Lumicell lights the way to better patient outcomes

MIT News

November 19, 2024

Residual cancer cells can lead to costly and invasive additional treatments, drive disease relapse and progression, and worsen patient quality of life and survival. Lumicell has developed a cost effective, real-time imaging system for eliminating even single residual cancer cells during surgery and will greatly improve patient outcomes. Piloted with seed funding from the Koch Institute Frontier Research Program, the technology was FDA-approved earlier this year.

Bodyguard turns killer

MIT News

November 18, 2024

The Horvitz Lab published a study in Science Advances that helps resolve a longstanding mystery. The researchers reveal a surprising mechanistic aspect of the double life of CED-9, a protein that acts as both a protector and an killer in cell death in the roundworm Caenorhabditis elegans, with a human counterpart linked to neurodegenerative diseases and cancers.

 A blueprint for better cancer immunotherapies

MIT News

November 13, 2024

Checkpoint blockade immunotherapies (ICB) work best against cancers where most cells express similar sets of targetable antigens. Most tumors instead comprise a variety of cell types and resist these therapies.

A KI team led by Stefani Spranger connected tumor antigen architectures to immune responses. Their findings, published in Journal for the ImmunoTherapy of Cancer, enabled the team to build an RNA-based vaccine that combined with ICB for effective tumor control in mouse models of lung cancer.

Rhoda Zhang Wins 2024 Collegiate Inventors Competition

MIT News

November 5, 2024

Graduate student Linzixuan (Rhoda) Zhang has won the 2024 Collegiate Inventors Competition in both the Graduate and People's Choice categories. With advisors Robert Langer and Ana Jaklenec, Zhang and KI postdoc Xin Yang are developing metal-organic frameworks and other safe, sustainable nutrient stabilizing materials to address global micronutrient deficiencies. They are also launching MOFe™ Coffee, the first iron-fortified coffee.

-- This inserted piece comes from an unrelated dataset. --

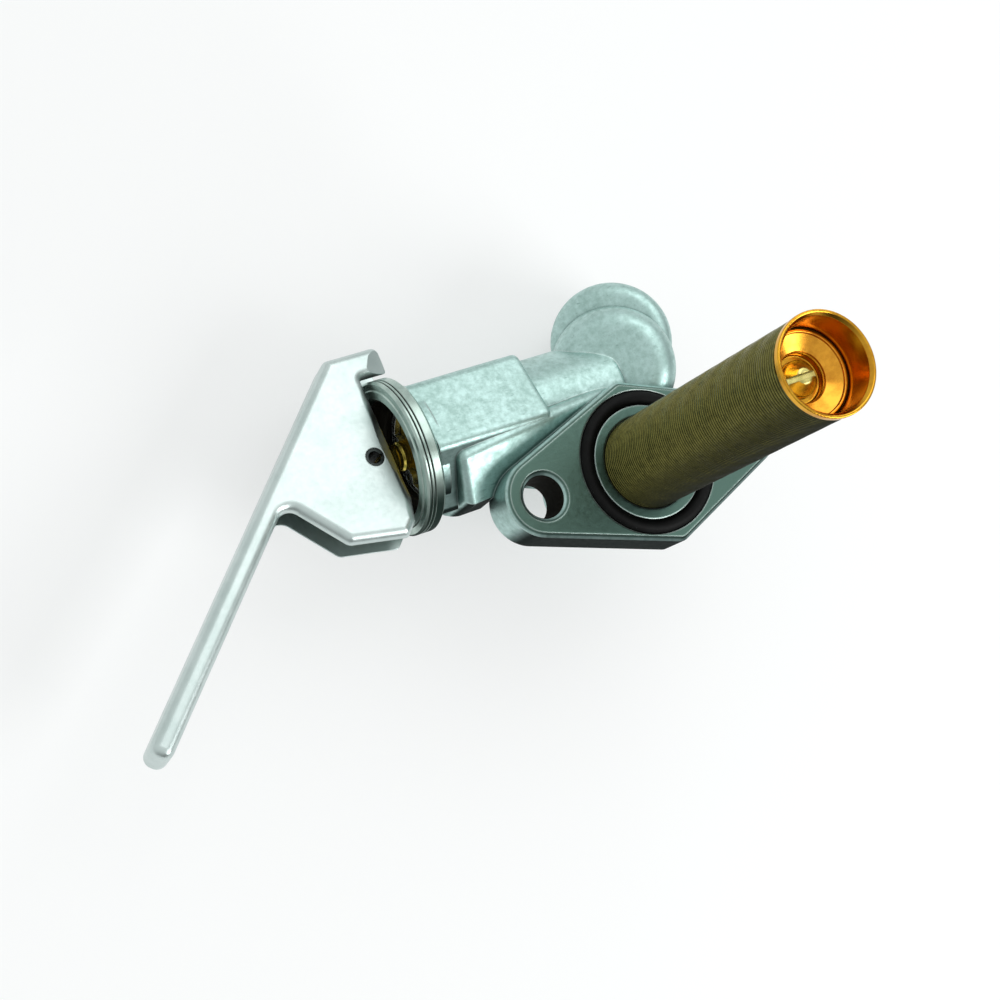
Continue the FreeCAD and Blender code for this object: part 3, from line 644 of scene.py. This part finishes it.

ROS-y outlook for novel immune approach

MIT Koch Institute

November 5, 2024

Researchers in the Wittrup lab have developed an approach, published in Molecular Cancer Therapeutics, that uses reactive oxygen species-induced cancer cell death to help jumpstart anti-tumor immune responses and synergize with existing immunotherapies for improved treatment of many solid tumor types.     Reactive oxygen species are naturally occurring highly reactive chemical molecules formed from diatomic oxygen (O2), water, and hydrogen peroxide. These molecules act as biochemical switches that turn biological processes on and off, including certain cell death and immune functions.

Network news

MIT News

November 5, 2024

Using probabalistic networks, the Lauffenburger Lab built a computational method that will help make sense of the vast amounts of data generated by genomic, proteomic, and other research approaches. Deployed in a Cell Systems study to model tuberculosis vaccines, researchers are currently using the approach to examine the tumor's microenvironment and its response to different therapies.

Picture perfect

MIT News

November 1, 2024

Laura Kiessling and Edward Boyden have increased the power of expansion microscopy to the nanoscale, providing a cost-effective and accessible alternative to expensive super-resolution microscopes. The technique, featured in Nature Methods, is a single step, 20-fold expansion of tissue, rendering nanoscale features of cells—such as organelles or large proteins—visible with a conventional light microscope.
 

Dual defense against tumors

MIT News

October 28, 2024

Implantable microparticles engineered by Ana Jaklenec, Angela Belcher, and Robert Langer deliver phototherapy and chemotherapy simultaneously to fight aggressive tumors. Phototherapy, a newer therapy type, uses particles heated by a laser to target and destroy tumor cells while preserving surrounding tissue. In an ACS Nano study of mice, the team's microparticles completely eliminated tumors while reducing side effects from chemotherapy and significantly prolonging survival.

This research was funded in part by the Mazumdar-Shaw International Oncology Fellowship.